現在の売り上げは約9千万円。どん底だった2008年当時から3倍になっている。今は人手不足だとうれしい悲鳴だ。
そして、今後の事業展開。遠藤氏は、海外販売比率の拡大を考えている。素材販売はアリババドットコム経由で攻勢をかける。
一方、万年筆は海外、国内どちらも販売促進の布石も着々と打っている。海外のペンの見本市である、”ペンショー”には積極的に参加している。毎回、何千人もの来場者があるそうで、インタビューの最中にも海外からの問い合わせの電話が引きも切らない。
国内でも『手書き文化のすばらしさを伝え・広め・残す』をテーマに、”東京インターナショナルペンショー”を主催している。

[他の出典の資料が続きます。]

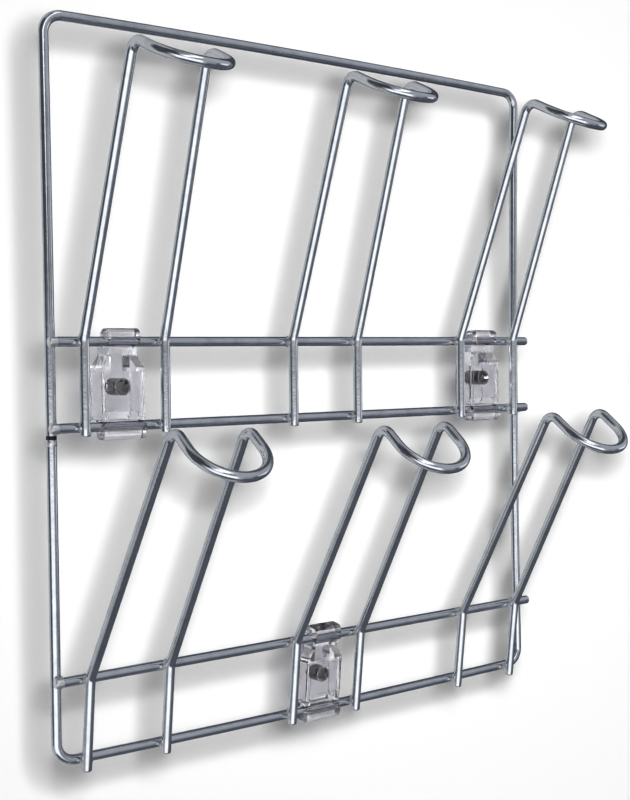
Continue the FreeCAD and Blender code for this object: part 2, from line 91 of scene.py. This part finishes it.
def hook_frame(row, place):
    """The lines of one hook: where the legs start, bend, turn into the loop and how the loop lies."""
    top = Vector((0, Y_BAR, BARS["upper"] if row == "upper" else BARS["lower"]))
    low = Vector((0, Y_BAR, BARS["middle"])) if row == "upper" else Vector((0, Y_FRAME, BOTTOM))
    along = unit(top - low)
    ahead = Vector((0, -along.z, along.y))
    start = low + ahead * STEP - along * 4.2
    bend = top + ahead * STEP + along * 1.5
    tilt = math.atan2(-along.y, along.z) + math.radians(LEAN[row][place])
    rise = Vector((0, -math.sin(tilt), math.cos(tilt)))
    shoulder = bend + rise * (LEG * math.cos(math.radians(1.0)))
    turn = tilt + math.radians(96.8)
    fore = Vector((0, -math.sin(turn), math.cos(turn)))
    span = LEG_HALF - LEG * math.sin(math.radians(1.0))
    return start, bend, shoulder, fore, span, along, ahead, top, low


COLUMN = {"left": -1, "centre": 0, "right": 1}


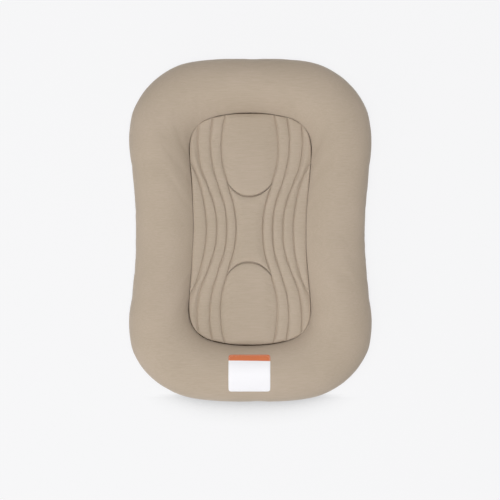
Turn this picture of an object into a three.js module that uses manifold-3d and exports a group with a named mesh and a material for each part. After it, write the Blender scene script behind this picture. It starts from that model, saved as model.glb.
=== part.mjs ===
// Infant lounger: a stuffed oval rim round a channel-quilted pad, in a cover that zips off underneath.
// Millimetres. +Z is up, +Y points to the head end and +X to the right, seen from above.
// The origin is on the floor, under the middle of the lounger.

import * as THREE from 'three';
import { mergeVertices } from 'three/addons/utils/BufferGeometryUtils.js';
import Module from 'manifold-3d';

const wasm = await Module();
wasm.setup();

// Overall sizes
const LENGTH = 740;
const HEAD_WIDTH = 520;
const FOOT_WIDTH = 514;
const WAIST_WIDTH = 492;
const RIM_HEIGHT = 90;
const RIM_WAIST_HEIGHT = 80;
const PAD_LENGTH = 505;
const PAD_WIDTH = 267;
const PAD_WAIST_WIDTH = 249;
const PAD_SHIFT = 2.7;

// Fabric, filling and the room between layers
const GAP = 0.3;
const OVERRUN = 5;
const COVER_THICKNESS = 1.2;
const LINER_THICKNESS = 0.8;
const BACKING_THICKNESS = 0.8;
const FOAM_THICKNESS = 25.4;
const PAD_THICKNESS = 15;
const PAD_EDGE_THICKNESS = 4;
const PAD_CLEARANCE = 1.2;
const CHANNEL_DEPTH = 5;
const PAD_SIDE_DROP = 3;
const CREASE_RISE = 2;
const WAIST_CREASE_RISE = 9;

// The rim's section
const SIDE_HEIGHT = 41;
const CAP_REACH = 10;

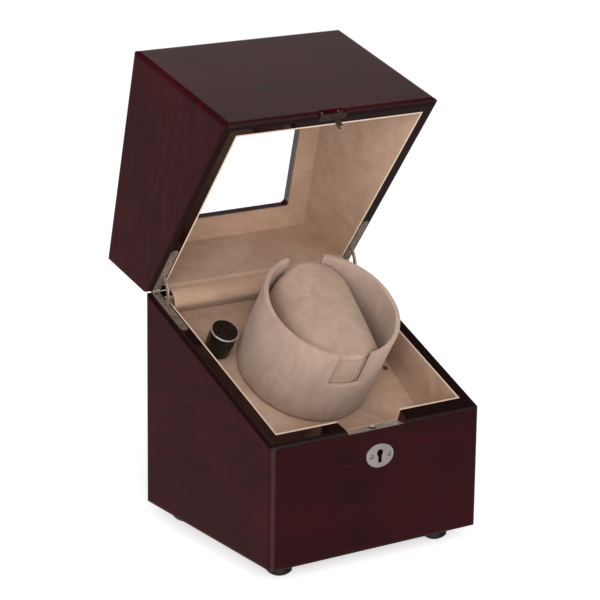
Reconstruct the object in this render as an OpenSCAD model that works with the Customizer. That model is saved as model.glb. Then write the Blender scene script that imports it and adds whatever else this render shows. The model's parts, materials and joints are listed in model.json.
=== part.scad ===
// Watch winder box: a lacquered wooden case with a sloped rim, a hinged lid with a window,
// a suede-covered deck and a motor-driven cup that turns a watch on its cushion.
// Millimetres, +Z up, +Y to the back. The origin is on the floor under the middle of the case.

/* [Case] */
// Width of the case
body_w = 165; // [160:1:175]
// Depth of the case
body_d = 156.5; // [154:0.5:160]
// Height of the base at its front
front_h = 85.5; // [84:0.5:88]
// Height of the base at its back
back_h = 151.6; // [150:0.1:153]
// Height of the closed case above its feet
case_h = 208.5; // [206:0.5:215]
// Thickness of the wooden walls
wall = 9.5; // [9:0.1:10]
// Radius of the outer edges
edge_r = 3.5; // [2:0.5:4]
// Thickness of the suede-covered lining boards
lining_t = 1.2; // [1:0.1:1.4]

/* [Feet] */
// Height of the feet
foot_h = 10; // [8:0.5:12]
// Radius of a foot
foot_r = 8.5; // [7:0.5:10]
// Distance from the case sides to the foot centres
foot_inset = 20; // [14:1:24]

/* [Lid] */
// Opening angle of the lid, as it stands here
lid_open = 76; // [70:1:80]
// Gap between the rims when the lid is shut
lid_gap = 0.8; // [0.6:0.1:1]
// Width of the window opening
window_w = 111; // [90:1:116]
// Depth of the window opening
window_d = 101.5; // [80:0.5:108]
// Thickness of the window pane
pane_t = 4; // [2:0.1:4]

/* [Deck] */
// Slope of the deck, across which the cup turns
deck_slope = 33; // [32:0.5:34]
// Height of the deck surface above the floor at mid depth
deck_mid_z = 94.7; // [94:0.1:96]
// Thickness of the deck
deck_t = 4; // [3:0.5:4]

/* [Cup] */
// Outer radius of the cup
cup_r = 47.5; // [46:0.5:48]
// Height of the cup rim above the deck
cup_top = 64.5; // [60:0.5:66]
// Thickness of the cup wall
cup_wall = 3.2; // [2.5:0.1:3.5]
// Width of a finger notch
notch_w = 25; // [20:0.5:28]
// Height above the deck at which a finger notch ends
notch_floor = 36.5; // [30:0.5:45]

/* [Cushion] */
// Width of the watch cushion
cushion_w = 66; // [56:1:70]
// Height of the cushion top above the deck
cushion_top = 62; // [55:1:64]

/* [Control knob] */
// Radius of the knob at its top
knob_r = 9.8; // [8:0.1:9.9]
// Height of the knob top above the deck
knob_top = 20.4; // [16:0.2:24]

/* [Gears] */
// Gear module
gear_m = 0.8; // [0.8:0.1:0.8]
// Teeth of the drive gear
drive_teeth = 60; // [60:4:60]
// Teeth of the motor pinion
pinion_teeth = 16; // [16:4:16]

/* [Hidden] */
$fn = 72;
e = 0.01;
far = 400;
hw = body_w / 2;
hd = body_d / 2;
z0 = foot_h;
case_top = z0 + case_h;
in_w = hw - wall;
in_d = hd - wall;
fit_w = in_w - lining_t;
fit_d = in_d - lining_t;
rim_slope = atan((back_h - front_h) / body_d);
rim_len = body_d / cos(rim_slope);
gap_z = lid_gap / cos(rim_slope);
bottom_t = 9;

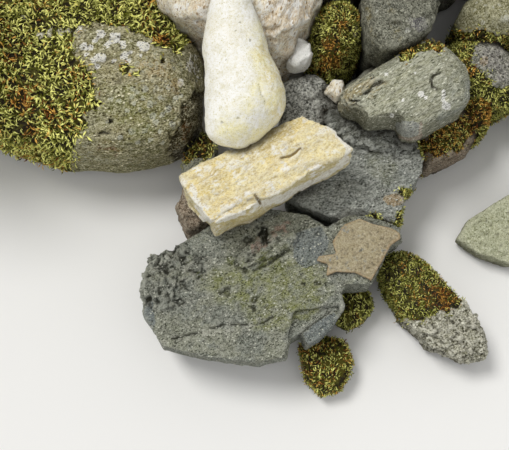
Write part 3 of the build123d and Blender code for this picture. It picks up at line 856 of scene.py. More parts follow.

「地方の専門店が”ご当地インク”を企画販売したり、紙メーカーが万年筆の書き味にとことんこだわった紙を作ったりしているのですが、そういう商品が一堂に会する場所を作り、市場のすそ野を広げようと思っています」
また、遠藤氏は中小企業のネットワーキングにも積極的だ。その一つが「下町サミット」だ。中小企業の交流会で、23区をキャラバンしている。とにかく手弁当で各地を回る。ここで繋がった人同士は業種問わず、行政だろうが金融機関だろうが、SNS上の「東京24区」というページで情報交換している。実際に、中小企業同士、協業の具体的な話などが飛び交って実績が上がっているという。
出典)facebook 下町サミット
最後にご自身の後継について聞いてみた。遠藤氏にはご子息が二人いる。長男は大学1年生、次男は中学2年生だ。
「ゆくゆくは息子の世代にとは思っています。特に下のほうはビジネス目線でいつも話をふっかけてきて、こっちがたじたじになってしまうんです。宣伝するのにYouTubeチャンネル作ったほうがいいよ、とか言ってますね」
そう目を細める遠藤氏だが、子どもたちにはまだ承継については話していないという。
「まだ継げという言葉をいう段階ではないかなと思っています。私が大学の時点でお前は継がなくていいと言われていたので」そう親心をのぞかせた。
まずは「行動あるのみ」の遠藤氏。そのバイタリティーには圧倒されるばかりだったが、氏の事業戦略は緻密なマーケティングと豊富な人脈から得られる”生きた情報”に基づいている。
古くて新しい「エボナイト」という素材を核に、遠藤氏はこれからも新基軸を打ち出していくに違いない。